WHAT YOU SHOULD DO: Only one portion of the data is to be written out: from the line bearing "discard(tail)" through the line bearing "bpy.context.scene.collection.objects.link(empty)". Write it exactly as it appears.

▬▬▬

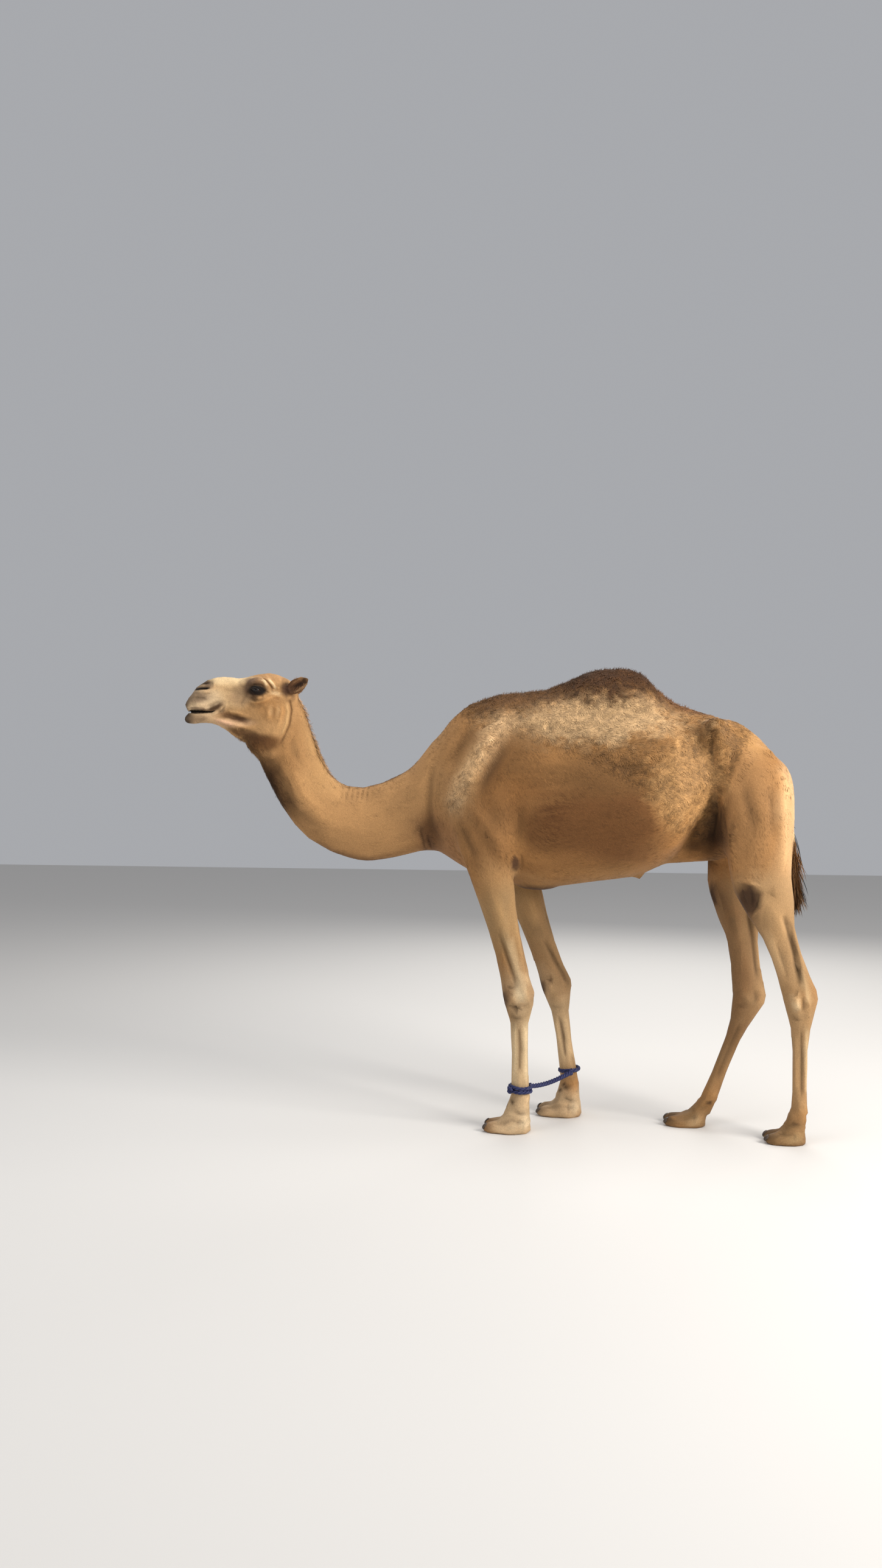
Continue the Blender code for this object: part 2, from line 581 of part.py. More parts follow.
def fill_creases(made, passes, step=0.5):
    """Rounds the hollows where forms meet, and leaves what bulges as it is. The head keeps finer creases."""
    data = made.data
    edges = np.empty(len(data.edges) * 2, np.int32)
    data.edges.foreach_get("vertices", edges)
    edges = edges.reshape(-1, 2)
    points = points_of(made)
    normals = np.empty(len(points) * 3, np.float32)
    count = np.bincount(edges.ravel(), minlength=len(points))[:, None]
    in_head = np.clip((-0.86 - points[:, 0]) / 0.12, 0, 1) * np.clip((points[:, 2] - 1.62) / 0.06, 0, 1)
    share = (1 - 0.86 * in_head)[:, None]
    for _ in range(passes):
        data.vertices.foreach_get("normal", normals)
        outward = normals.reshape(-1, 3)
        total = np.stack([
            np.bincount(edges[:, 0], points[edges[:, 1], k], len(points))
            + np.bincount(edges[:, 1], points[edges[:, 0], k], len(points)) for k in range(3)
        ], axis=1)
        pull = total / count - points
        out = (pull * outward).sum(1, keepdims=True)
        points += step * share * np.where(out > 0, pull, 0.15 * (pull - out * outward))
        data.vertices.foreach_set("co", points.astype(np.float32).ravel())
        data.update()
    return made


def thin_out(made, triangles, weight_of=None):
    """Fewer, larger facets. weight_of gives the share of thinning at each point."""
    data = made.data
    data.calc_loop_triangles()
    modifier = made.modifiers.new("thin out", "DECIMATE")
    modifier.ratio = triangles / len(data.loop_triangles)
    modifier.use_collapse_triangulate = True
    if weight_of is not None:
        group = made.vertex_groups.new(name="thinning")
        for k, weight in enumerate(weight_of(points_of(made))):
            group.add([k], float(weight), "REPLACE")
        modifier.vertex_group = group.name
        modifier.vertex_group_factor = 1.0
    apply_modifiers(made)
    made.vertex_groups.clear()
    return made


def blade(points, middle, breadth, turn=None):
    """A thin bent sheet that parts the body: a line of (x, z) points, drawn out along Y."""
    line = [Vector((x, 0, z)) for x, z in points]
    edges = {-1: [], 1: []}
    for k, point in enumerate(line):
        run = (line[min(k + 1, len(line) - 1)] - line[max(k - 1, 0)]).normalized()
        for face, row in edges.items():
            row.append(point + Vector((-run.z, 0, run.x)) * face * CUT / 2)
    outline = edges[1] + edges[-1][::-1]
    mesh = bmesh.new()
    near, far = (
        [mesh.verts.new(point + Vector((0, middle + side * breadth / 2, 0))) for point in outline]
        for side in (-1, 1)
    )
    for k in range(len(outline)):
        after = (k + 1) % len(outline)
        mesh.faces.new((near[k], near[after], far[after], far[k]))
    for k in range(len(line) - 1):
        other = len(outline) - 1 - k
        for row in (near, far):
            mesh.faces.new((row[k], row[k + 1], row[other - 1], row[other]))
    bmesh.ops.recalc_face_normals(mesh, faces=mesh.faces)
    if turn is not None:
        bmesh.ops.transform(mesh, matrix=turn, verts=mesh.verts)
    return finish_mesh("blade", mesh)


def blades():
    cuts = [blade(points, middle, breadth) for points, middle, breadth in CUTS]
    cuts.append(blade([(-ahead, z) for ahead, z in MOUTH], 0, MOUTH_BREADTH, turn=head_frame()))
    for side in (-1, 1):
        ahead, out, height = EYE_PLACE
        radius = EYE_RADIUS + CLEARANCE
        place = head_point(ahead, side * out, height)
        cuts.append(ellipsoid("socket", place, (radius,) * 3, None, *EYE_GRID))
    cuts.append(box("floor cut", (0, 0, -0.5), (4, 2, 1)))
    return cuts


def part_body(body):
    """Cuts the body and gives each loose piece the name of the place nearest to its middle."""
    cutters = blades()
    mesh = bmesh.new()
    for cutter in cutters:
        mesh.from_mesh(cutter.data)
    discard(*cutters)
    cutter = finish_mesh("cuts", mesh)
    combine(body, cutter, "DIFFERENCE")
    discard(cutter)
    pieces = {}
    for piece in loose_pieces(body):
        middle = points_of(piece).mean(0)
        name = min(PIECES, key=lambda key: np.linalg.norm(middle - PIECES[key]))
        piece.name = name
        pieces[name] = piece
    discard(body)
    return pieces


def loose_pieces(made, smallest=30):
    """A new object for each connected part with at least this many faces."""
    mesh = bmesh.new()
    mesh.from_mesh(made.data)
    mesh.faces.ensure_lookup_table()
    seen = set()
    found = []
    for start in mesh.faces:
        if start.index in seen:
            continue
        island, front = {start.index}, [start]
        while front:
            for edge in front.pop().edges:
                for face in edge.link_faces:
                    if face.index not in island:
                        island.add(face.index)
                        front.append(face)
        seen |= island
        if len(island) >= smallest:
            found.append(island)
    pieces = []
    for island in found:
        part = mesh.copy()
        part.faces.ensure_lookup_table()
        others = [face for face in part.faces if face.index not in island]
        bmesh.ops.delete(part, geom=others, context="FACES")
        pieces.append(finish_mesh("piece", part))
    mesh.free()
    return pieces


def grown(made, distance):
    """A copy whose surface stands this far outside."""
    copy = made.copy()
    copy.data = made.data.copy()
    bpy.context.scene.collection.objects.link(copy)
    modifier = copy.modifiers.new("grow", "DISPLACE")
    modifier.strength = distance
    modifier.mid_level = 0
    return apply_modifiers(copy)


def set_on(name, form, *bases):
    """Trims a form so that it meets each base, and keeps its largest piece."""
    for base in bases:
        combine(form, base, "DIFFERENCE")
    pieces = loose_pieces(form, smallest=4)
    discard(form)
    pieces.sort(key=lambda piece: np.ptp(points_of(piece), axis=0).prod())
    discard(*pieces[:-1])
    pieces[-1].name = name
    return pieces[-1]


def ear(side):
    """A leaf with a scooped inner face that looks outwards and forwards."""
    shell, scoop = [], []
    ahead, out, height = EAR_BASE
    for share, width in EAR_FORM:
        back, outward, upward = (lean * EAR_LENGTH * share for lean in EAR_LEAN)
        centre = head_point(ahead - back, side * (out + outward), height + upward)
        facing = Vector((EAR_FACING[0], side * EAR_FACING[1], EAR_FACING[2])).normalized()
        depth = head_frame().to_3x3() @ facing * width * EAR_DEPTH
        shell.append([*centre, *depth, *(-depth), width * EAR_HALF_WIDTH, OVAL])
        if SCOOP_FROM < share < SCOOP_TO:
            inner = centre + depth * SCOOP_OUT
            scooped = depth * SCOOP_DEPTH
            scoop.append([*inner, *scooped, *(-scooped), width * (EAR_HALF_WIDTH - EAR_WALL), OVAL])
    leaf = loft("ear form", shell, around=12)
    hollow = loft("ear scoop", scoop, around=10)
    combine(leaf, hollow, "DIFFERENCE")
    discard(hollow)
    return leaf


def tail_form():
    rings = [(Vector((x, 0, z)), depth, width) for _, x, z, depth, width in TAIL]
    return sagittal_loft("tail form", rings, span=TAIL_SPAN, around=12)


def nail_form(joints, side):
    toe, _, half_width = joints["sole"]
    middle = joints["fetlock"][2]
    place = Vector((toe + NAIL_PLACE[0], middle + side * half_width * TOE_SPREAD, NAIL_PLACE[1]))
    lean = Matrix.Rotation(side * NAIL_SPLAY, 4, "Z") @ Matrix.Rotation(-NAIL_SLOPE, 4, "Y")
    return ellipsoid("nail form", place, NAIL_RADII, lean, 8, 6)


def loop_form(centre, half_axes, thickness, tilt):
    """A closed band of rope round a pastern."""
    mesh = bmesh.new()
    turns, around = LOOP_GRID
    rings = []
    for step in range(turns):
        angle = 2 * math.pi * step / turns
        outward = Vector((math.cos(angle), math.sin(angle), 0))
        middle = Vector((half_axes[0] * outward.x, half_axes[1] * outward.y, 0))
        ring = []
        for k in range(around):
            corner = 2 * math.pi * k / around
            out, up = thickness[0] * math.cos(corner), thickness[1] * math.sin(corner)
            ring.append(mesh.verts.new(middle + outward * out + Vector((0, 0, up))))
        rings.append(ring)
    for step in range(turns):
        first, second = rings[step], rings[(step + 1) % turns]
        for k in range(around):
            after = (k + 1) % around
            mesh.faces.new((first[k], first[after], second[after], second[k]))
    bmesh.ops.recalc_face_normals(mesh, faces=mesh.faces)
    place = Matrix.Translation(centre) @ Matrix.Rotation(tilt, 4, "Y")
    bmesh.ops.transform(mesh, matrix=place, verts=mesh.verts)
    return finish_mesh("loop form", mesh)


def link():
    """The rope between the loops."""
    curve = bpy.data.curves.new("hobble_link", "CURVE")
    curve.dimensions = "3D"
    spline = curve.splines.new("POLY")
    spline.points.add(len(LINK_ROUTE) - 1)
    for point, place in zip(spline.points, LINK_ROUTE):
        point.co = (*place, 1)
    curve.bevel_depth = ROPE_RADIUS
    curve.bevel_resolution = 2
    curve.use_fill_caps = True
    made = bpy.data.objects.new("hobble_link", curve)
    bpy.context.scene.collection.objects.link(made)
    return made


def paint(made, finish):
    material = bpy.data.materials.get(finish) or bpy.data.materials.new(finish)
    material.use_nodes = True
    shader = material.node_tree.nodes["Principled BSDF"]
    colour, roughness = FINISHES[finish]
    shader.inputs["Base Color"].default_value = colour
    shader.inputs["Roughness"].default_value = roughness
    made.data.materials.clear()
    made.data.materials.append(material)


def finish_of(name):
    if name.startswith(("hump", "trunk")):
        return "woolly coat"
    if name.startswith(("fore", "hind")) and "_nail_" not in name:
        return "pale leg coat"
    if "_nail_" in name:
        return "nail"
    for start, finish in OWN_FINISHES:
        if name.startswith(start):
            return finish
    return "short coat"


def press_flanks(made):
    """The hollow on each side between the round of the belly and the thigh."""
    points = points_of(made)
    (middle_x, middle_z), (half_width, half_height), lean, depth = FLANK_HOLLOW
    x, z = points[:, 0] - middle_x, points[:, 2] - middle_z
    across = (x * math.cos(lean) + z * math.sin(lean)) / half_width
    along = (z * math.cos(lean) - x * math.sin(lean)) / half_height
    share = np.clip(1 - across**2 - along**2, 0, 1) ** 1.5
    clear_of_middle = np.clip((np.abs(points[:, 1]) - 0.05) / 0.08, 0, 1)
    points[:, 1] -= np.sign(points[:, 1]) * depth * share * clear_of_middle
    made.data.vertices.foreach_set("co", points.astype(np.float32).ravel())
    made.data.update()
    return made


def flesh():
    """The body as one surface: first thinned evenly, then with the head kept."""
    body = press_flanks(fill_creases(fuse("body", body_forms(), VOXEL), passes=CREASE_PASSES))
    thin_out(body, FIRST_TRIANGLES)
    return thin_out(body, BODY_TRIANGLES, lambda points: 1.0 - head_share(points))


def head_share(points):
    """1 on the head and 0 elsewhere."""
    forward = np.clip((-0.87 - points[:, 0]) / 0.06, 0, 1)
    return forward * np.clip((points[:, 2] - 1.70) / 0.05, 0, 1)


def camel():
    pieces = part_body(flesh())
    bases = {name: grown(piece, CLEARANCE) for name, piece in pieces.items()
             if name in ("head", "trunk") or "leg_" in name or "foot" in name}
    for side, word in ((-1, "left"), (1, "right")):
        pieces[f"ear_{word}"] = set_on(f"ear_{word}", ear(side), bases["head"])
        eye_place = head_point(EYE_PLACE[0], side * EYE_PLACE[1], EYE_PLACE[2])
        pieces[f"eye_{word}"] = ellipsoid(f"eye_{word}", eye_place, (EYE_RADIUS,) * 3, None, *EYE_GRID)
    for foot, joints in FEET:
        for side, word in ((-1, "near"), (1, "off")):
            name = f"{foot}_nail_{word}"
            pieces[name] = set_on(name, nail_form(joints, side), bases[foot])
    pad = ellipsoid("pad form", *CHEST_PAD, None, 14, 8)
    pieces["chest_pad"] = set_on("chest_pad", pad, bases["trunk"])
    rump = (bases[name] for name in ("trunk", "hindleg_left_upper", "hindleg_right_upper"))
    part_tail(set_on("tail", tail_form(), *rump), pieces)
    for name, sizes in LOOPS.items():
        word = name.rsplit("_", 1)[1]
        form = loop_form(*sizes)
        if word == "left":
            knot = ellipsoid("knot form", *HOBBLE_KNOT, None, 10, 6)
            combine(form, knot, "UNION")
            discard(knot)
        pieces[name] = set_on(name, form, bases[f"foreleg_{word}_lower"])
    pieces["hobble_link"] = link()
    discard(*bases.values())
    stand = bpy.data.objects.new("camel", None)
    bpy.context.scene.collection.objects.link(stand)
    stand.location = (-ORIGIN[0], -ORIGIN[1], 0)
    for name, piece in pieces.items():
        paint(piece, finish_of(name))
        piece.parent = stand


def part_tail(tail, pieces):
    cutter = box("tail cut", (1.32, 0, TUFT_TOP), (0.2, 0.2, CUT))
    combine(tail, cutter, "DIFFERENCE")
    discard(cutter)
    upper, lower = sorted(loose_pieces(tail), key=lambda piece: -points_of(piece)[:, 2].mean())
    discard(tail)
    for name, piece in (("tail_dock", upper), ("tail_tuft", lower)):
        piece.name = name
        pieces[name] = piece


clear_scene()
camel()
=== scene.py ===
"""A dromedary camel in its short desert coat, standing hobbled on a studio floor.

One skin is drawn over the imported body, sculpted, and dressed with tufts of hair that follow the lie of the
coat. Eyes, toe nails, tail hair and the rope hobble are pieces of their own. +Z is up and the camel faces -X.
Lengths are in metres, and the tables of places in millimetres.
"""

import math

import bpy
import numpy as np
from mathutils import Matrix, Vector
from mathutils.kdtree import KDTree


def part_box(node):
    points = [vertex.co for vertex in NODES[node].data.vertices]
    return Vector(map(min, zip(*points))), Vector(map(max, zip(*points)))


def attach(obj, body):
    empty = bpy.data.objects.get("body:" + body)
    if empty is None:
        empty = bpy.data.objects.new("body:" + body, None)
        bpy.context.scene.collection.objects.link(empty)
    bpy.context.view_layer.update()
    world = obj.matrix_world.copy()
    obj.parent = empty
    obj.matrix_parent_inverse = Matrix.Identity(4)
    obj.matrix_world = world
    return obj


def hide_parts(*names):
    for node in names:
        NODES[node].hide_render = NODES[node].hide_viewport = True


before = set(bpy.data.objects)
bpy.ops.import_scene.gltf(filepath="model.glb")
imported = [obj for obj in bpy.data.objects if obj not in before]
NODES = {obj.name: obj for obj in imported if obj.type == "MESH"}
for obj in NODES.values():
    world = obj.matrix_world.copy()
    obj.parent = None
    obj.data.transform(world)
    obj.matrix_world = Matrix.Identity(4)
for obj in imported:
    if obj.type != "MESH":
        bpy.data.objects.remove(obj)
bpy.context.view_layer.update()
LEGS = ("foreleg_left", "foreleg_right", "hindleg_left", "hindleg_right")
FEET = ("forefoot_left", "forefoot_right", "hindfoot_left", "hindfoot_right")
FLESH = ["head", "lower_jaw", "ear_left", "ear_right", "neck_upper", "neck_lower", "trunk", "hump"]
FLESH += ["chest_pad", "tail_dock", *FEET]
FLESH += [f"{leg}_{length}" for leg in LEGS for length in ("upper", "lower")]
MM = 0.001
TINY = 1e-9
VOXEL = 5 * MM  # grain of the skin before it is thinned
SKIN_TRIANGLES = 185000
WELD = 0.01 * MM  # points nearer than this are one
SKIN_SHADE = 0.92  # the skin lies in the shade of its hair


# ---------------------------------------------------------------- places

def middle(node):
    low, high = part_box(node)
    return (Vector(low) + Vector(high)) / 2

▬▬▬

SOLVED EXERCISE:
    discard(tail)
    for name, piece in (("tail_dock", upper), ("tail_tuft", lower)):
        piece.name = name
        pieces[name] = piece


clear_scene()
camel()
=== scene.py ===
"""A dromedary camel in its short desert coat, standing hobbled on a studio floor.

One skin is drawn over the imported body, sculpted, and dressed with tufts of hair that follow the lie of the
coat. Eyes, toe nails, tail hair and the rope hobble are pieces of their own. +Z is up and the camel faces -X.
Lengths are in metres, and the tables of places in millimetres.
"""

import math

import bpy
import numpy as np
from mathutils import Matrix, Vector
from mathutils.kdtree import KDTree


def part_box(node):
    points = [vertex.co for vertex in NODES[node].data.vertices]
    return Vector(map(min, zip(*points))), Vector(map(max, zip(*points)))


def attach(obj, body):
    empty = bpy.data.objects.get("body:" + body)
    if empty is None:
        empty = bpy.data.objects.new("body:" + body, None)
        bpy.context.scene.collection.objects.link(empty)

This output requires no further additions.